NFT specialises in the design, additive manufacture and digital twinning of high-performance composite structures. Using laser-assisted automated fibre placement, the company produces thermoplastic composite systems with near-zero thermal expansion — a critical property for spacecraft instruments and optics that must remain stable under extreme temperature shifts. Their approach reduces development cycles, increases design flexibility and improves repeatability for both custom and volume production.
Through iLAuNCH, NFT has developed a composite rocket body with a structural digital twin that successfully passed vibration testing to NASA sounding-rocket qualification standards. The company is also designing and manufacturing optical mounts and telescope structures for major observatories, including KECK in Hawaii, the Australian-developed DREAMS telescopes and the OzFuel satellite. In 2026, NFT will begin work on composite structures for instrumentation for the European Southern Observatory.

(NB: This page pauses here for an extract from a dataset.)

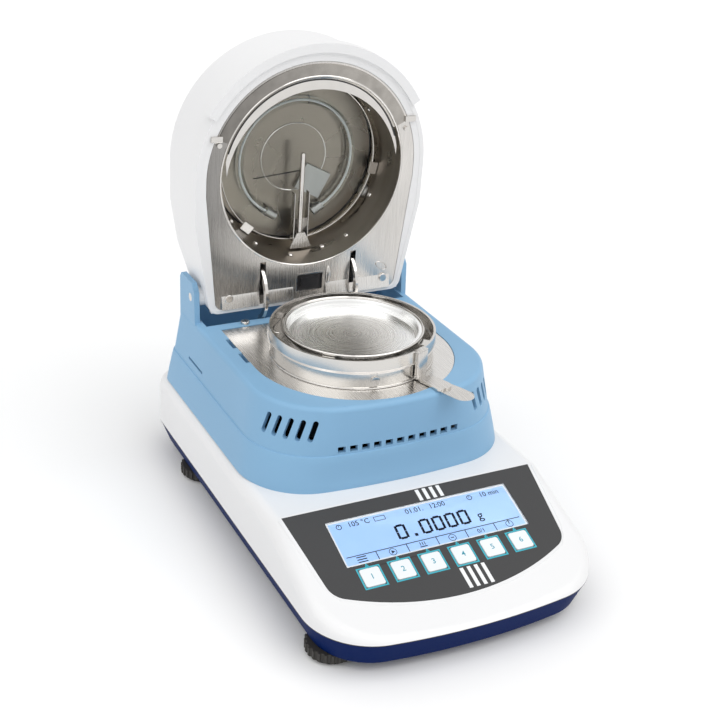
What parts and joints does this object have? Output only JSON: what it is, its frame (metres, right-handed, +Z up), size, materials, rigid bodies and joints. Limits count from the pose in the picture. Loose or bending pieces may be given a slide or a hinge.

CEO and Director Dr Paul Compston said collaboration with universities and industry partners has been crucial in refining and validating NFT’s advanced manufacturing and digital verification methods for the space environment. He said the company’s capability in digitally assured, thermally stable composite structures is enabling new levels of performance for Australian-built space systems and strengthening the national space supply chain.
Dr Compston said the precision and digital assurance developed for space translate directly to other high-performance sectors, and that the company aims to see Australian-made composite structures featured in future global missions and advanced engineering applications.